- Film poster
- Directed by: James Jones; Megumi Inman;
- Produced by: Megumi Inman
- Cinematography: Jean-Louis Schuller
- Edited by: Rupert Houseman
- Production companies: Blast Films; HBO Documentary Films; Dogwoof;
- Distributed by: Dogwoof (United Kingdom); HBO (United States);
- Release dates: February 20, 2026 (United Kingdom); March 10, 2026 (United States);
- Running time: 90 minutes
- Countries: United States; United Kingdom;
- Languages: English; Japanese;

= Fukushima: A Nuclear Nightmare =

2026 American documentary film

Fukushima: A Nuclear Nightmare is a 2026 British-American documentary film directed by James Jones and Megumi Inman. It explores the Fukushima nuclear accident on March 11, 2011.

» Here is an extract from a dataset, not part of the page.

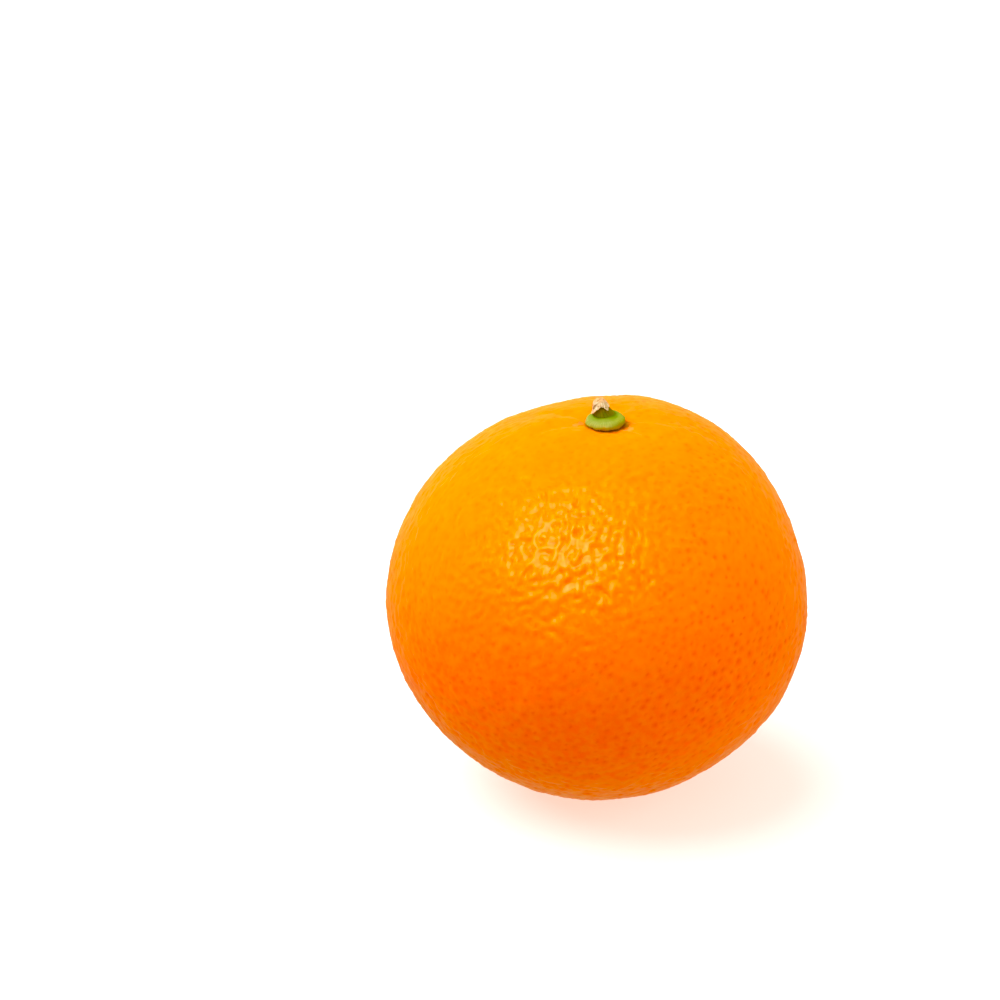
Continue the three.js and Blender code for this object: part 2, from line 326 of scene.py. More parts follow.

It was released in the United Kingdom on February 20, 2026, by Dogwoof, and in the United States on March 10, 2026, by HBO Documentary Films.

==Premise==
Explores the Fukushima nuclear accident, told through real-time detail with interviews from government advisors, power plant engineers, consultants and journalists, and emergency workers.

==Production==
In February 2025, it was announced James Jones and Megumi Inman would direct a documentary revolving around the Fukushima nuclear accident, with Dogwoof set to distribute in the United Kingdom.

==Release==
It was released in the United Kingdom on February 20, 2026, by Dogwoof. It was released in the United States on March 10, 2026, by HBO Documentary Films.

==Reception==
===Critical reception===
Peter Bradshaw of The Guardian gave the film four out of five stars, writing: "This is a gripping film." Mansel Stimpson of Film Review Daily praised the film, writing: "Its importance lies in its first-hand account by those who were present."